DIRECTION: Extract, from the listing that follows, each line containing the word "frame".

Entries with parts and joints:

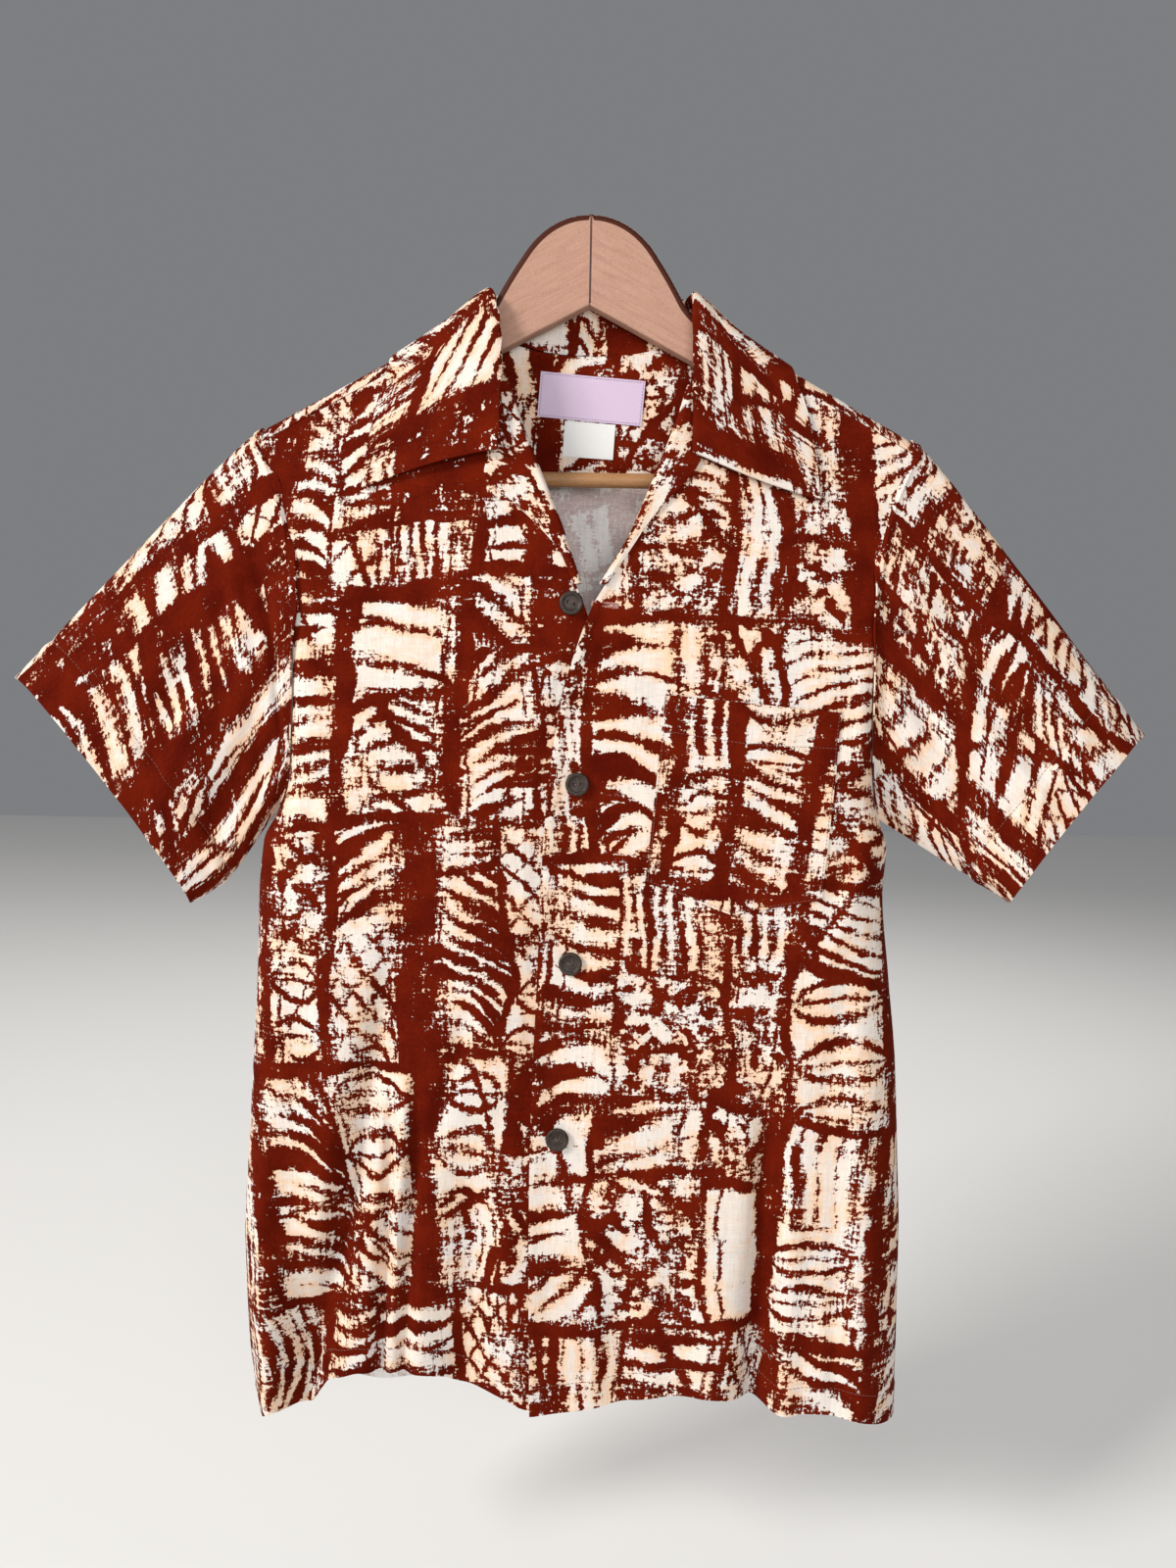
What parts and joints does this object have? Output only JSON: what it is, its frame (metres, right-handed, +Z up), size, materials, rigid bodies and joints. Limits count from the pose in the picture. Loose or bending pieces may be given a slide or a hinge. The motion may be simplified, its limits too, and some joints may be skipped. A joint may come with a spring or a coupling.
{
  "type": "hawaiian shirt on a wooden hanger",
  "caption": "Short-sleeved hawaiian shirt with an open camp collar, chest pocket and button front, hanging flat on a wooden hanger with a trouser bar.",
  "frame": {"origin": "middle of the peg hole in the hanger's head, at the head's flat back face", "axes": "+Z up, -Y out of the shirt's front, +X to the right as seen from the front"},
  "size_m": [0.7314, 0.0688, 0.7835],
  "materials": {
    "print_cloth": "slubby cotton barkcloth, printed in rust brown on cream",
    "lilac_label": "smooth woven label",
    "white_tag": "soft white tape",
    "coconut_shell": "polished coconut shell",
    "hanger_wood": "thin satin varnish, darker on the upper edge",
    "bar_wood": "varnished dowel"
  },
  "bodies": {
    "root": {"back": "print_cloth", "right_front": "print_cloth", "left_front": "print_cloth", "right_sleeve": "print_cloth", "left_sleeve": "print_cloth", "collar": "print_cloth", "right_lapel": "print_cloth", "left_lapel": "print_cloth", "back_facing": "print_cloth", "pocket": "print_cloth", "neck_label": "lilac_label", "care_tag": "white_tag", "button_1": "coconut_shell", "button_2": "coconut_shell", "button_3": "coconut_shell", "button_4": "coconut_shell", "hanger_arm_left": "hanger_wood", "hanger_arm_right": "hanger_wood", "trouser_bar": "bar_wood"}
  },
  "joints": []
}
* * *
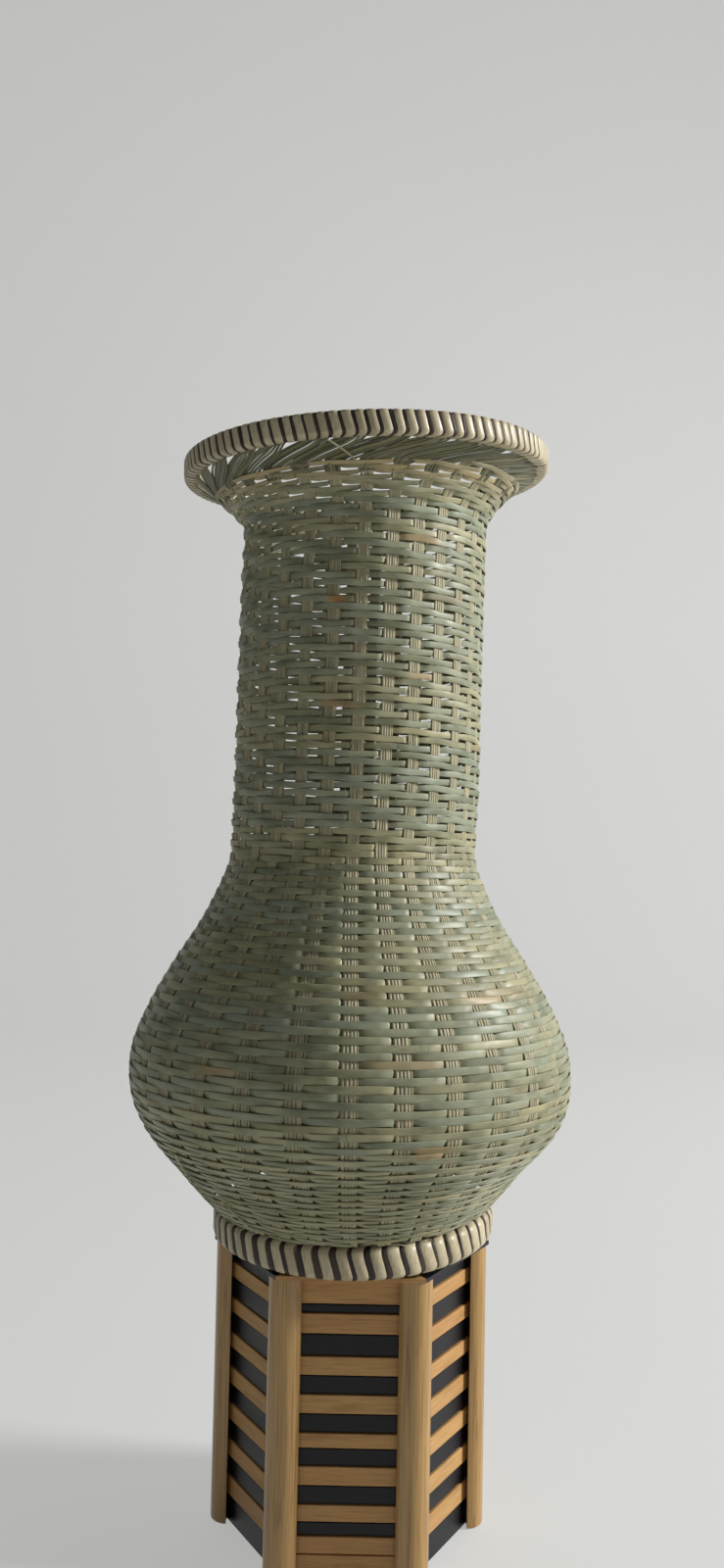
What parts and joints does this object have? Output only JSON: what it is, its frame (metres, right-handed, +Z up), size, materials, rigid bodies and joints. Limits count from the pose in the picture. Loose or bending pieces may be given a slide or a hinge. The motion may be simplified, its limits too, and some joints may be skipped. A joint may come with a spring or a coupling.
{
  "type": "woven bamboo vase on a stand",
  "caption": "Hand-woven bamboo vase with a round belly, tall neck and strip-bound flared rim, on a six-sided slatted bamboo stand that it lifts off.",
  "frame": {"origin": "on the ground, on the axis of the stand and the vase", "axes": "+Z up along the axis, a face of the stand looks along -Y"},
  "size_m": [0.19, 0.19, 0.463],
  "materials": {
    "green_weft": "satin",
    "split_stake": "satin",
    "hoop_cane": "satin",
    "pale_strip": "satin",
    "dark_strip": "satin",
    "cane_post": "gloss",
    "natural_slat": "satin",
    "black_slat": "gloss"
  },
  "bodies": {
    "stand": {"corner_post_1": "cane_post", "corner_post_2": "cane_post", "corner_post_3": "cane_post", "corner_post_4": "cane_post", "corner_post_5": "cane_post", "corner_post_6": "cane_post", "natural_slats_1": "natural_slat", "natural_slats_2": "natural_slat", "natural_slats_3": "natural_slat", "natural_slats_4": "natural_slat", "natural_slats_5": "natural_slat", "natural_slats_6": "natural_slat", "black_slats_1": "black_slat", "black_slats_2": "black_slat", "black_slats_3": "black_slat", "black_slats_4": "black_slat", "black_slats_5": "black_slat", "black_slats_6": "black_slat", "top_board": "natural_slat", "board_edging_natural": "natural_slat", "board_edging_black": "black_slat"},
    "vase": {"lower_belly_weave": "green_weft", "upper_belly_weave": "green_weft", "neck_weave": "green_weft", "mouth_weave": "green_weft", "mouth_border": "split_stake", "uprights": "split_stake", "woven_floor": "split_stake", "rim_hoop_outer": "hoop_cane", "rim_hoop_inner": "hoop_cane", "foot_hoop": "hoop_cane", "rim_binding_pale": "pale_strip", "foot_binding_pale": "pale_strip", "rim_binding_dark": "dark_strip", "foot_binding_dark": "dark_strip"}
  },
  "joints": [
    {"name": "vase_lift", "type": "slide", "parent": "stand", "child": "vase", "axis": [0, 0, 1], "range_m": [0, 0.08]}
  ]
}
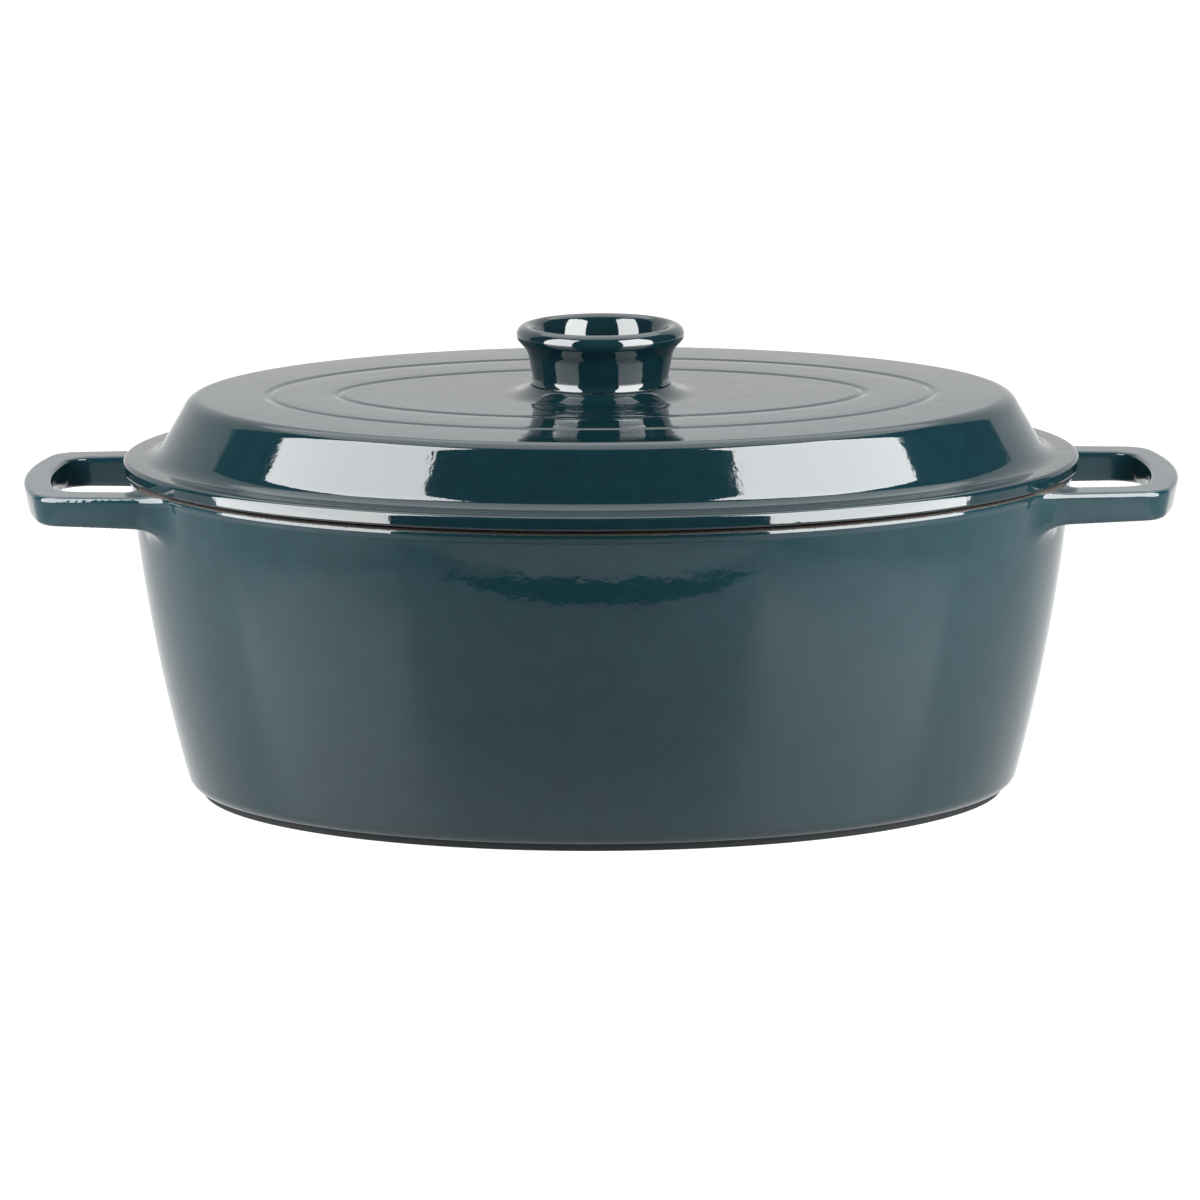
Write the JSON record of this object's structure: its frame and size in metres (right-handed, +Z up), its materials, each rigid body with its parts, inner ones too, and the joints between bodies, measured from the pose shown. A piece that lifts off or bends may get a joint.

TASK RESPONSE:
What parts and joints does this object have? Output only JSON: what it is, its frame (metres, right-handed, +Z up), size, materials, rigid bodies and joints. Limits count from the pose in the picture. Loose or bending pieces may be given a slide or a hinge. The motion may be simplified, its limits too, and some joints may be skipped. A joint may come with a spring or a coupling.
  "frame": {"origin": "middle of the peg hole in the hanger's head, at the head's flat back face", "axes": "+Z up, -Y out of the shirt's front, +X to the right as seen from the front"},
What parts and joints does this object have? Output only JSON: what it is, its frame (metres, right-handed, +Z up), size, materials, rigid bodies and joints. Limits count from the pose in the picture. Loose or bending pieces may be given a slide or a hinge. The motion may be simplified, its limits too, and some joints may be skipped. A joint may come with a spring or a coupling.
  "frame": {"origin": "on the ground, on the axis of the stand and the vase", "axes": "+Z up along the axis, a face of the stand looks along -Y"},
Write the JSON record of this object's structure: its frame and size in metres (right-handed, +Z up), its materials, each rigid body with its parts, inner ones too, and the joints between bodies, measured from the pose shown. A piece that lifts off or bends may get a joint.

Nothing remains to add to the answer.